China’s ability to feed a fifth of the world’s population will become tougher because of land degradation, urbanization and over-reliance on fossil fuels and fertilizer, a UN envoy warned on Thursday as grain and meat prices climbed on global markets.
With memories still fresh of the famines that killed tens of millions of people in the early 1960s, the Chinese government has gone to great lengths to ensure the world’s biggest population has enough to eat, but its long-term self-sufficiency was questioned by Olivier De Schutter, the UN special rapporteur on the right to food.
“The shrinking of arable land and the massive land degradation threatens the ability of the country to maintain current levels of agricultural production, while the widening gap between rural and urban is an important challenge to the right to food,” De Schutter said at the end of a trip to China.
PHOTO: AFP
His main concern was the decline of soil quality because of fertilizers, pollution and drought. He noted that 37 percent of China’s territory was degraded and 8.2 million hectares of arable land has been lost since 1997 to cities, industrial parks, natural disasters and forestry programs.
Further pressure has come from an increasingly carnivorous diet, which has meant more grain is needed to feed livestock. The combination is driving up food inflation. In the past year, rice has gone up by 13 percent, wheat by 9 percent, chicken by 17 percent, pork by 13 percent and eggs by 30 percent.
“This is not a one-off event. The causes are structural,” the envoy said. “The recent food price hikes in the country are a harbinger of what may be lying ahead.”
With climate change expected to increase price volatility and cut agricultural productivity by 5 percent to 10 percent by 2030, De Schutter said it was essential for China to wean itself off fossil fuel-intensive farming and adopt more sustainable agricultural techniques, including organic production, and to make even better use of its two great strengths: a huge strategic grain reserve and a large rural population.
He said other countries should learn from China’s food reserve, which accounts for 40 percent of the nation’s 550 million tonne grain supply and is released to minimize the impact of market price fluctuations.
He also cautioned against a shift toward industrial-scale farming, which increases economic competitiveness at the cost of natural productivity. However, he acknowledged this may prove difficult as more of China’s 200 million farmers move to the cities.

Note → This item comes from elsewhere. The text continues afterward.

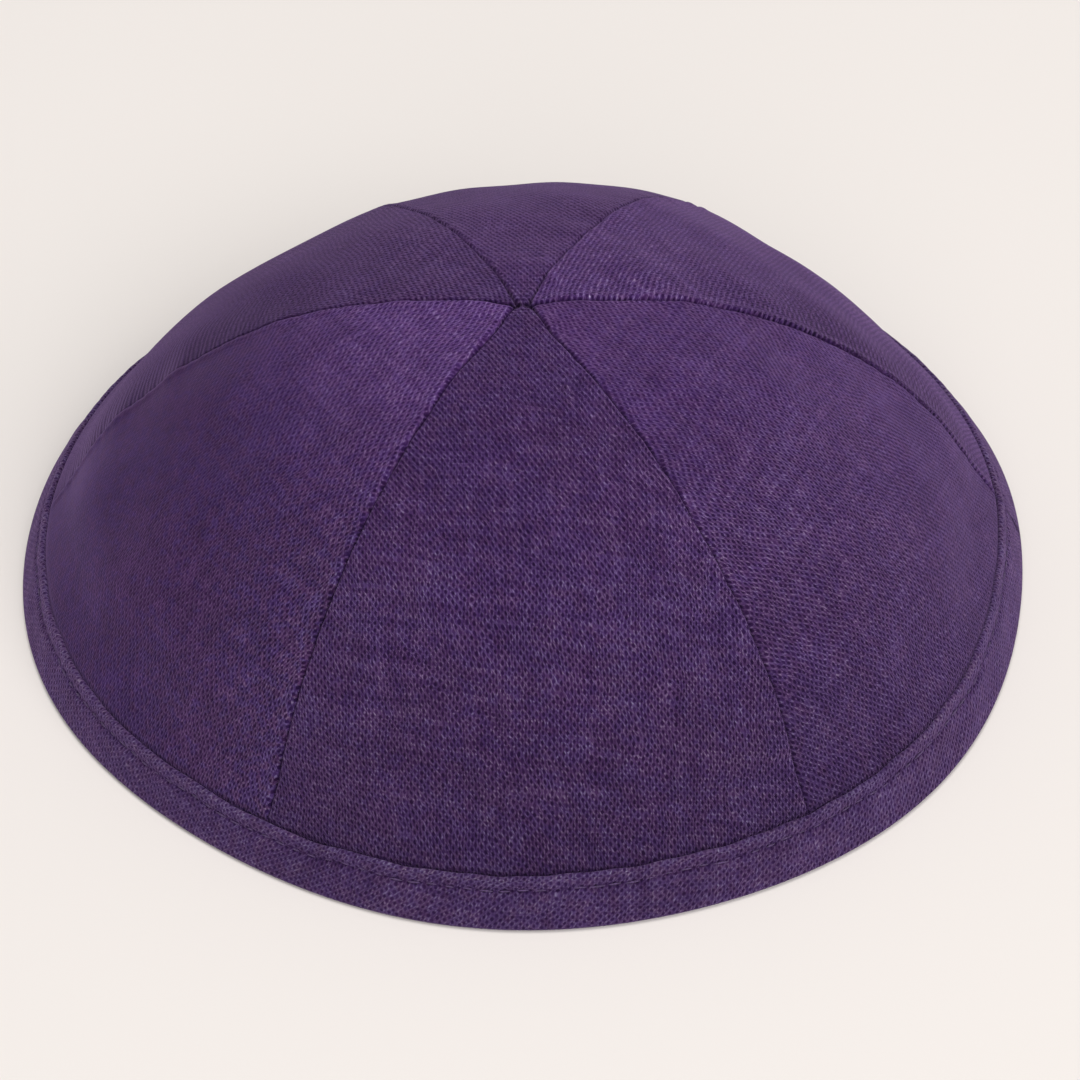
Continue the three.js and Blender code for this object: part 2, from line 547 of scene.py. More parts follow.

The widening rural-urban gap has hit supply and demand of food in other ways. Nationwide nutrition levels have risen, but the growing income disparity has left sharp discrepancies in access to food.
While some poor rural families in western China scrape by with two meals a day, wealthy urban households on the eastern seaboard eat so well that they are prone to the “rich diseases” of obesity and diabetes.

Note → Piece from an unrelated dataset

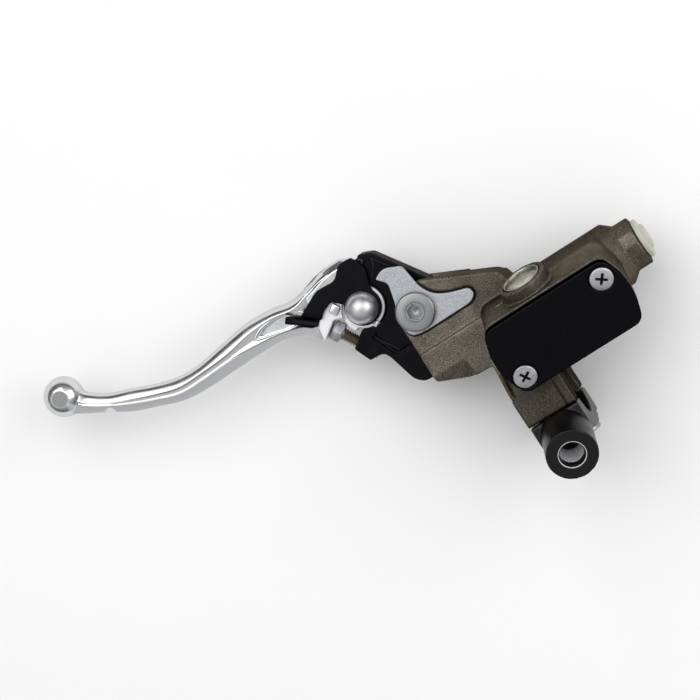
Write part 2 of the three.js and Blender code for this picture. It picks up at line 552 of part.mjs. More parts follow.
function leverBlade() {
  const head = solid(slab([
    [-72, 75.2, 4], [-65.8, 71.4, 3], [-61.6, 66.8, 0.6], [-54.3, 71.9, 0.6], [-51, 70.6, 0.6],
    [-50.7, 66, 0.6], [-49.4, 63.6, 0.4], [-47, 64.6, 0.4], [-44.8, 62.4, 1], [-37, 63.4, 2],
    [-34, 70.2, 3], [-36.6, 77.6, 2], [-37, 88, 1.4], [-41.5, 91.2, 2.4], [-52, 90.4, 4],
    [-60.5, 87.4, 4], [-74, 88.2, 6],
  ], -BLADE_Z, BLADE_Z));
  const eyeLimit = solid(postZ(PIN.x, PIN.y, 8.5, -BLADE_Z, BLADE_Z));
  const beyondEye = solid(slab([
    [-41.6, 60], [-30, 60], [-30, 79], [-35.4, 78.2], [-41.6, 70.2],
  ], -10, 10));
  const ball = new THREE.SphereGeometry(TIP.r, 20, 12).rotateX(Math.PI / 2);
  const tip = solid(ball.translate(TIP.x, TIP.y, 0));
  const pocket = [[BLADE_Z - 3.6, 10], [-10, 3.6 - BLADE_Z]].map(([z0, z1]) => solid(slab([
    [-84, 82.8, 1], [-70, 78.6, 3], [-63.5, 76.4, 1], [-60.5, 80.6, 1.5], [-68.5, 84.6, 3],
  ], z0, z1)));
  const fork = join(
    solid(postZ(PIN.x, PIN.y, 8.2, -FORK_Z, FORK_Z)),
    solid(slab([
      [-48.6, 58], [-30, 58], [-30, 79.6], [-42, 79.6], [-47.2, 66],
    ], -FORK_Z, FORK_Z)),
  );
  const pinHole = solid(postZ(PIN.x, PIN.y, PIN.r + GAP, -10, 10, 20));
  const breakNotch = solid(postZ(-149.9, 86.9, 2.4, -10, 10, 16));
  const springSeat = solid(postX(82.6, 0, 2.6, -39.4, -34, 16));
  const body = join(cut(head, beyondEye), eyeLimit, solid(finger()), tip);
  return cut(body, ...pocket, fork, pinHole, breakNotch, springSeat);
}
addTo(assembly, 'lever_blade', geometryOf(leverBlade()), finish.polished);

// Spring that keeps the blade on the reach screw.
addTo(assembly, 'reach_spring', coil(1.8, 0.7, -38.8, -32.2, 4, 8).translate(0, 82.6, 0), finish.steel);

// Stamped cover over the blade's joint, with a cross tab at its outer end.
function coverPlate() {
  const sheet = solid(slab([
    [-64.2, 79.4, 0.5], [-58.2, 74.5, 0.6], [-55.6, 76.8, 1], [-51, 78.6, 1.5], [-46.6, 74.2, 1.5],
    [-44, 64, 3], [-36, 64, 4], [-34.6, 76.6, 3], [-32.6, 81.6, 1.5], [-33.6, 86.4, 0.6],
    [-35.4, 88.9, 0.4], [-40.6, 89.2, 1.2], [-45.4, 84.6, 2], [-53.8, 85.2, 1.6], [-63.6, 80.4, 0.6],
  ], COVER.z0, COVER.z1));
  const tab = solid(slab([
    [-71.2, 80.9, 0.3], [-60.8, 73, 0.3], [-58, 75.8, 0.3], [-69.4, 83.2, 0.3],
  ], COVER.z0 - 0.2, COVER.z1 - 0.9));
  const eye = solid(postZ(PIN.x, PIN.y, 7.3, COVER.z0, COVER.z1));
  const hole = solid(postZ(PIN.x, PIN.y, PIN.r + GAP, 0, 20, 20));
  return cut(join(sheet, tab, eye), hole);
}
addTo(assembly, 'joint_cover', geometryOf(coverPlate()), finish.black);

// Ball-headed pin through the fork, held by a clip underneath.
function ballPin() {
  const profile = [[0, -8.8], [PIN.r - 0.4, -8.8], [PIN.r, -8.4], [PIN.r, COVER.z1 + GAP]];
  const first = Math.asin((COVER.z1 + GAP - PIN.ballZ) / PIN.ballR);
  const steps = 8;
  for (let i = 0; i < steps; i += 1) {
    const angle = first + (Math.PI / 2 - first) * (i / steps);
    profile.push([PIN.ballR * Math.cos(angle), PIN.ballZ + PIN.ballR * Math.sin(angle)]);
  }
  profile.push([0, PIN.ballZ + PIN.ballR]);
  return turned(profile).translate(PIN.x, PIN.y, 0);
}
addTo(assembly, 'ball_pin', ballPin(), finish.polished);
addTo(assembly, 'pin_clip', turned([
  [PIN.r + GAP, -7.8], [5.4, -7.8], [5.4, -6.6], [PIN.r + GAP, -6.6], [PIN.r + GAP, -7.8],
], 20).translate(PIN.x, PIN.y, 0), finish.zinc);

// Hex-headed reach screw: its head meets the blade, its thread runs in the lever root.
const reachScrew = join(
  solid(postX(0, 0, SCREW_SIZE.headR, 0, SCREW_SIZE.headH, 6)),
  solid(postX(0, 0, SCREW_SIZE.r, SCREW_SIZE.headH - 1, SCREW_SIZE.length, 16)),
);
addTo(assembly, 'reach_screw', onScrew(geometryOf(reachScrew)), finish.steel);

export default assembly;
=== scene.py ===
"""Looks of a motorcycle brake master cylinder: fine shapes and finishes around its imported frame."""
import json
import math

import bmesh
import bpy
from bpy.props import FloatProperty, FloatVectorProperty, IntProperty, PointerProperty
from mathutils import Matrix, Vector


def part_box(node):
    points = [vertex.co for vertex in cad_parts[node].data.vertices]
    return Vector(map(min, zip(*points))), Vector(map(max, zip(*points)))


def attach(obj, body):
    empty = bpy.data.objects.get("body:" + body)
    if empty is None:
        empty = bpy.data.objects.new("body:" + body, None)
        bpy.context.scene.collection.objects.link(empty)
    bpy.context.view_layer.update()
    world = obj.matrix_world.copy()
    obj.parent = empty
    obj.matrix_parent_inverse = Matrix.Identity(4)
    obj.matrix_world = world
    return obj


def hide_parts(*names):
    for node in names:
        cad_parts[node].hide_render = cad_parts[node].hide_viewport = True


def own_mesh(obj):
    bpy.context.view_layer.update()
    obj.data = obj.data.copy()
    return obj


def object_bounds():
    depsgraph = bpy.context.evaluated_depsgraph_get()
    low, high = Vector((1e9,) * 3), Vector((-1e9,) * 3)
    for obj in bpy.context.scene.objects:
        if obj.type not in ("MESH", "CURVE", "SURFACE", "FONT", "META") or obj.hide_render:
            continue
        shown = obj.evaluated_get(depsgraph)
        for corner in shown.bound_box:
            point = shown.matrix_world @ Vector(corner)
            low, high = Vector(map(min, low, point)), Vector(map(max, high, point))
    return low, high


bl_info = {
    "name": "Brake master cylinder",
    "version": (1, 0, 0),
    "blender": (4, 5, 0),
    "location": "3D View > Sidebar > Brake",
    "description": "Builds the finished pieces of a brake master cylinder around its frame",
    "category": "Object",
}

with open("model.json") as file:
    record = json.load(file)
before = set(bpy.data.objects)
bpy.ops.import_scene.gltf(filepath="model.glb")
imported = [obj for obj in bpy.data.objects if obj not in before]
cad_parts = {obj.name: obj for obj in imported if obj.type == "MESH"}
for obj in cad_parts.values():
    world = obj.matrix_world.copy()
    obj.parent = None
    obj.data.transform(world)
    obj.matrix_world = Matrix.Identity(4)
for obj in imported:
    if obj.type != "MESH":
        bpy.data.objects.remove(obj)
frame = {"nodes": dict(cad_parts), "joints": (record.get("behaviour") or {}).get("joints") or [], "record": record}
cad_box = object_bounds()

MM = 0.001
FULL_TURN = 2 * math.pi
ON_AXIS = 1e-7  # a radius below this, in metres, is a point on the axis
TILT = math.radians(18)  # the lid leans back about the bore


# ------------------------------------------------------------------ sizes and colours
def length(name, description, millimetres):
    """A length in the panel, shown in the scene's units."""
    return FloatProperty(name=name, description=description, default=millimetres * MM,
                         min=0, precision=5, unit="LENGTH", subtype="DISTANCE")


def colour(name, description, rgb):
    return FloatVectorProperty(name=name, description=description, default=rgb, size=3,
                               min=0, max=1, subtype="COLOR")


class CastingSizes(bpy.types.PropertyGroup):
    skin: length("Skin", "Size of the cells that the casting's skin is made of", 0.42)
    rounding: IntProperty(name="Rounding", description="Passes that round a cast edge",
                          default=5, min=0, max=20)
    grain: length("Grain", "Size of the grain of the anodised casting", 0.32)
    flange: length("Flange", "How far the reservoir's rim stands out under the lid", 0.45)
    slope: length("Wall slope", "How far the reservoir's forward wall leans out at its foot", 0.9)
    mark: length("Level mark", "Length of the raised level mark beside the window", 3.6)


class MachinedSizes(bpy.types.PropertyGroup):
    skin: length("Skin", "Size of the cells of a machined or stamped piece", 0.26)
    rounding: IntProperty(name="Rounding", description="Passes that take off a machined edge",
                          default=3, min=0, max=20)
    chamfer: length("Chamfer", "Broken edge of a turned piece", 0.16)
    sides: IntProperty(name="Sides", description="Sides of a turned piece", default=96, min=24,
                       max=256)
    pitch: length("Thread pitch", "Pitch of the reach screw's thread", 1.0)


class FinishColours(bpy.types.PropertyGroup):
    casting: colour("Casting", "Grey-brown hard anodised casting", (0.235, 0.206, 0.172))
    casting_dark: colour("Casting shade", "Darker tone of the casting", (0.075, 0.064, 0.051))
    black: colour("Black", "Satin black anodised pieces", (0.0095, 0.0095, 0.0115))
    lid: colour("Lid", "Satin black reservoir lid", (0.0098, 0.0095, 0.0115))
    clamp: colour("Clamp", "Black clamp half", (0.003, 0.003, 0.0034))
    blasted: colour("Blasted", "Bead-blasted silver plate", (0.47, 0.49, 0.52))
    aluminium: colour("Aluminium", "Polished aluminium", (0.70, 0.705, 0.715))
    mouth: colour("Mirror thread", "Bare aluminium in the mirror boss", (0.85, 0.85, 0.87))
    steel: colour("Steel", "Turned steel", (0.36, 0.37, 0.375))
    ball: colour("Ball", "Polished head of the ball pin", (0.72, 0.72, 0.76))
    ring: colour("Window ring", "Dull bright ring of the window", (0.4, 0.38, 0.32))
    zinc: colour("Zinc", "Bright zinc plate", (0.62, 0.62, 0.645))
    brass: colour("Thread", "Yellow-passivated thread", (0.30, 0.22, 0.165))
    plastic: colour("Plastic", "Natural plastic plug", (0.56, 0.55, 0.48))
    cream: colour("Window", "Cream backing of the window", (0.24, 0.225, 0.165))
    rubber: colour("Rubber", "Black rubber", (0.012, 0.012, 0.012))
    bronze: colour("Bronze", "Sintered bronze bush", (0.42, 0.28, 0.14))
    floor: colour("Floor", "Pale studio floor", (0.93, 0.93, 0.93))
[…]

In his report to the Chinese government and the UN, De Schutter also raised the case of Tibetan and Mongolian nomads who have been relocated from the grasslands under a controversial resettlement scheme and pressed Beijing to ensure that consumers have the freedom to complain when food safety is compromised.
He spoke specifically about Zhao Lianhai (趙連海), a former food-safety worker who was jailed last month for organizing a campaign for compensation over a contaminated milk scandal that left 300,000 ill and killed at least six babies.
“I’m concerned this will have a chilling effect,” he said. “You cannot protect the right to food without the right to freedom of expression and organization.”